There’s a pub in town called The Royal Falconer. When we first moved to our city, we lived in walking distance of this pub, and it was a frequent date spot. It’s where I first met Scotch eggs.
If you’ve never heard of a Scotch egg, here’s a quick description: it’s a peeled hard boiled egg, wrapped in a thinnish layer of sausage, then deep fried. It may be common to serve them with whole-grain mustard; The Falconer does, and now I think that’s how they should be eaten. But what do I know?
I love Scotch eggs. I don’t visit the Royal Falconer often anymore, but anytime I eat whole grain mustard, the sour “pop” of the seeds reminds me of hot eggs and crispy sausage coating.

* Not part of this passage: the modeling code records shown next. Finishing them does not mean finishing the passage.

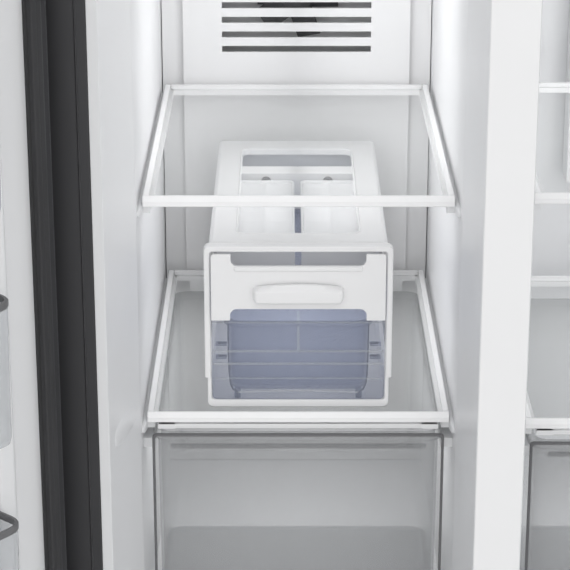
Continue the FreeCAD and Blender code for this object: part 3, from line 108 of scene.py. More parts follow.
def rubbed(tree, where, paint, bare):
    """The paint, worn through to another colour in patches along the edges."""
    bevel = new_node(tree, "ShaderNodeBevel", Radius=WORN_EDGE)
    bevel.samples = 4
    plain = tree.nodes.new("ShaderNodeNewGeometry").outputs["Normal"]
    flatness = multiplied(tree, "DOT_PRODUCT", bevel.outputs["Normal"], plain)
    edge = ranged(tree, flatness, 0.55, 0.0, 0.80, 0.99)
    patch = ranged(tree, noise(tree, where, 60.0, 4.0), 0.15, 1.0, 0.35, 0.65)
    return mixed(tree, multiplied(tree, "MULTIPLY", edge, patch), paint, bare)


def surface(
    name, colour, shade, roughness, grain, depth, stretch=(1, 1, 1), worn=None, alpha=None, **fixed
):
    """A procedural finish: slow colour drift, patchy gloss, fine grain, and rubbed edges where asked.

    The grain is a scale per metre and its depth is in metres. Alpha is the cover seen face on and at a
    grazing angle. What is fixed goes straight to the shader.
    """
    material = bpy.data.materials.new(name)
    material.use_nodes = True
    tree = material.node_tree
    shader = tree.nodes["Principled BSDF"]
    for socket, value in fixed.items():
        shader.inputs[socket.replace("_", " ")].default_value = value
    where = stretched(tree, (1, 1, 1))
    drift = ranged(tree, noise(tree, where, 5.0, 3.0), 0.0, 1.0, 0.25, 0.75)
    paint = mixed(tree, drift, colour, shade)
    if worn:
        paint = rubbed(tree, where, paint, worn)
    tree.links.new(paint, shader.inputs["Base Color"])
    gloss = ranged(tree, noise(tree, where, 14.0, 1.0), roughness[0], roughness[1], 0.2, 0.8)
    tree.links.new(gloss, shader.inputs["Roughness"])
    fine = noise(tree, stretched(tree, stretch), grain)
    bump = new_node(tree, "ShaderNodeBump", Height=fine, Strength=0.35, Distance=depth)
    tree.links.new(bump.outputs["Normal"], shader.inputs["Normal"])
    if alpha:
        facing = new_node(tree, "ShaderNodeLayerWeight", Blend=0.35).outputs["Facing"]
        tree.links.new(ranged(tree, facing, alpha[0], alpha[1], 0.0, 1.0), shader.inputs["Alpha"])
    return material


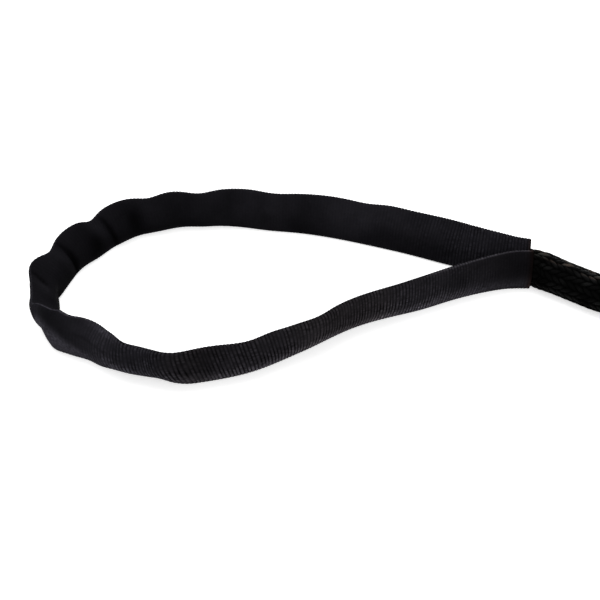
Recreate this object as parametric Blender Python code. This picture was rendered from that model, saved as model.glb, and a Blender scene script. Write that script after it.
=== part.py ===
# Rope protector sleeve: flat tubular webbing threaded over the spliced eye of a braided rope.
# The eye stands on edge as a teardrop loop, and the rest of the rope lies beside it in a coil.
# All lengths are in metres, +Z is up, and the sleeve rests on the plane z = 0.

import math

import bmesh
import bpy
import numpy as np
from mathutils import Vector

# Driving dimensions
eye_length = 0.270          # bow to mouth along the loop's middle line
eye_width = 0.137           # across the loop's middle line
webbing_width = 0.0254      # tubular webbing pressed flat
webbing_wall = 0.0011       # one ply of the webbing
rope_diameter = 0.016
splice_diameter = 0.0195    # rope with its own tail buried inside
touch_gap = 0.0003          # between pieces that touch

# Webbing sleeve
fold_half = 0.0011          # half thickness at a folded edge
fold_flat_half = 0.0007     # half width of the narrow face along an edge
bore_flat_half = 0.00015    # the same at the ends of the bore
edge_cut = 0.0005           # how far the standing edge is cut flat
belly_power = 0.72          # fullness of the section between its folds
pillow_swell = 0.0016       # how far the webbing stands off the rope between creases
pillow_power = 0.6          # fullness of the pillows between the creases
outer_swell_share = 0.5     # the outer face swells less than the inner one
slope_share = 1.6           # the bore's narrow ends, set back by this much of the wall
crease_dip = 0.0030         # how far a crease draws the upper edge down
lean_most = math.radians(30)
sleeve_stations = 116
sleeve_side_points = 5
curve_steps = 24            # steps of the smooth curve between two places of the route

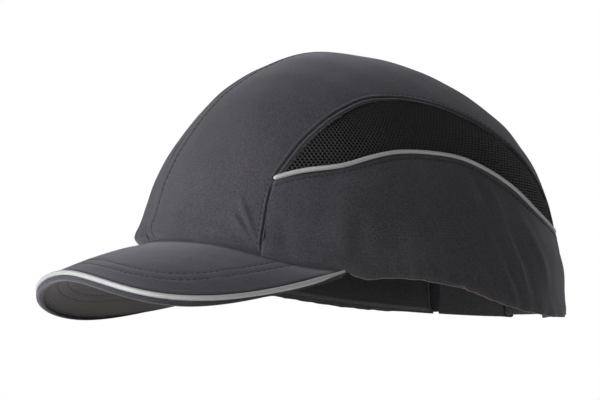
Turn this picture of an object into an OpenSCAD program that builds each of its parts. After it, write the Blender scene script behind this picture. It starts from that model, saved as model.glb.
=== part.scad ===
// Bump cap with a short peak: a fabric baseball-style cap over a hard impact shell.
// Millimetres. The front of the cap looks along -Y, +X is the wearer's left and +Z is up.
// The cap stands on the table, z = 0, on its rear hem and on both sides of its peak.

/* [Crown] */
// Half width of the crown at the rim plane
crown_half_w = 85; // [80:0.5:90]
// Reach of the crown in front of its middle
crown_front = 98.5; // [94:0.5:104]
// Reach of the crown behind its middle
crown_rear = 123.5; // [118:0.5:128]
// Height of the dome above the rim plane
crown_h = 103; // [96:0.5:110]
// Height of the rim plane, where the dome turns into the skirt
rim_z = 32.5; // [28:0.5:36]
// How far the skirt flares out at the rear hem, as a share of crown_rear
rear_flare = 0.05; // [0:0.01:0.08]
// Thickness of a sewn fabric panel with its lining
panel_t = 1; // [0.8:0.1:1.4]

/* [Peak] */
// Azimuth of the peak's corners, from the front
peak_corner_a = 72; // [60:1:78]
// Reach of the peak's edge in front of the origin
peak_reach = 137; // [128:1:150]
// Height of the peak's edge in the middle
peak_mid_z = 17.7; // [14:0.1:22]
// Thickness of the peak's stiff board
board_t = 1.6; // [1.2:0.1:2.4]
// Thickness of each fabric cover of the peak
cover_t = 0.8; // [0.6:0.1:1]
// Upward bulge of the peak between the crown and the edge
peak_camber = 2; // [0:0.5:4]

/* [Trim] */
// Diameter of the reflective piping
piping_d = 2.6; // [2:0.1:3.2]
// Height of the rolled binding under the hem
hem_h = 1.8; // [1.2:0.1:2.4]
// Height of the sweatband
sweatband_h = 28; // [24:1:34]

/* [Protection] */
// Thickness of the impact shell
shell_t = 1.8; // [1.5:0.1:2.5]
// Diameter of the shell's vent holes
vent_d = 10; // [6:0.5:12]
// Thickness of the foam pads
foam_t = 5; // [3:0.5:6]

/* [Adjuster] */
// Half width of the opening at the back, as an azimuth
arch_half_a = 12.5; // [10:0.5:14]
// Height of the top of the opening at the back
arch_top_z = 38; // [34:0.5:40]
// Outer radius of the strap's curve at mid height
strap_r = 68.2; // [68:0.1:68.5]
// Width of the strap
strap_w = 16; // [12:1:16]
// Thickness of the strap
strap_t = 1; // [0.8:0.1:1.1]
// Angle of the buckle from the middle of the back
buckle_a = 10.5; // [10:0.5:12]
// Diameter of the buckle's pin
pin_d = 2; // [1.6:0.1:2.4]

/* [Hidden] */

charcoal = "#3f3d44";
dark_cloth = "#26252a";
mesh_black = "#1b1b1e";
reflective = "#c9cbcc";
shell_plastic = "#2c2f33";
foam_grey = "#3a3a3d";
terry_black = "#1e1e21";
buckle_black = "#151517";

crown_y = 7;                // middle of the crown, behind the origin
front_bend = 1.64;          // how square the dome is in front, 2 is an ellipse
rear_bend = 2.19;
side_bend = 1.55;
plan_power = 2.15;          // how square the crown is in plan, 2 is an ellipse
hem_heights = [34.2, 30.5, 19.1, 14.4, 8.2, 3, 1.4];   // every 30 degrees from the front
arch_power = 2.6;
seam_a = 46.5;              // azimuth of the front side seam at the hem
rear_a = 158.5;             // azimuth where the mesh panel ends

seam_path = [[49, 61], [48, 52], [47.3, 40]];
mesh_top_path = [[49, 62], [56, 79], [66, 92], [81, 102], [98, 106], [115, 106], [130, 102],
    [143, 93.5], [152, 80], [157, 64], [rear_a, 45.2]];
mesh_foot_path = [[49, 61], [58, 64.7], [71, 67.9], [82, 72.2], [94, 75.6], [107, 76.7], [120, 74.9],
    [130, 69.2], [138, 61.9], [145, 53.8], [152, 48], [rear_a, 44.2]];
rear_top_path = [[rear_a, 44.2], [169, 43.2], [180, 43]];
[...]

This morning, while preparing for the day, I was looking through the condiments for something to pep up my breakfast: two cold hard boiled eggs. Stuck in the corner of a fridge door shelf was an almost empty jar of Maille Old Style Whole Grain Dijon Mustard. I had bought it to make some coleslaw (that, by the way, was fantastic. Why? The pop of the mustard seeds! I love it!) The jar was expensive – over five bucks – and just enough to make two batches of coleslaw. Now there’s a tablespoon of mustard malingering at the bottom of the jar.
I intended to cut the eggs in half, put a decent amount of the mustard on top of each, and pretend to be eating Scotch eggs. Maybe it would be reminiscent enough to be satisfying in that way we need food to sometimes be.
Didn’t work. It was just cold boiled eggs with cold whole grain mustard. I’m trying not to be disappointed. I’ll be alright.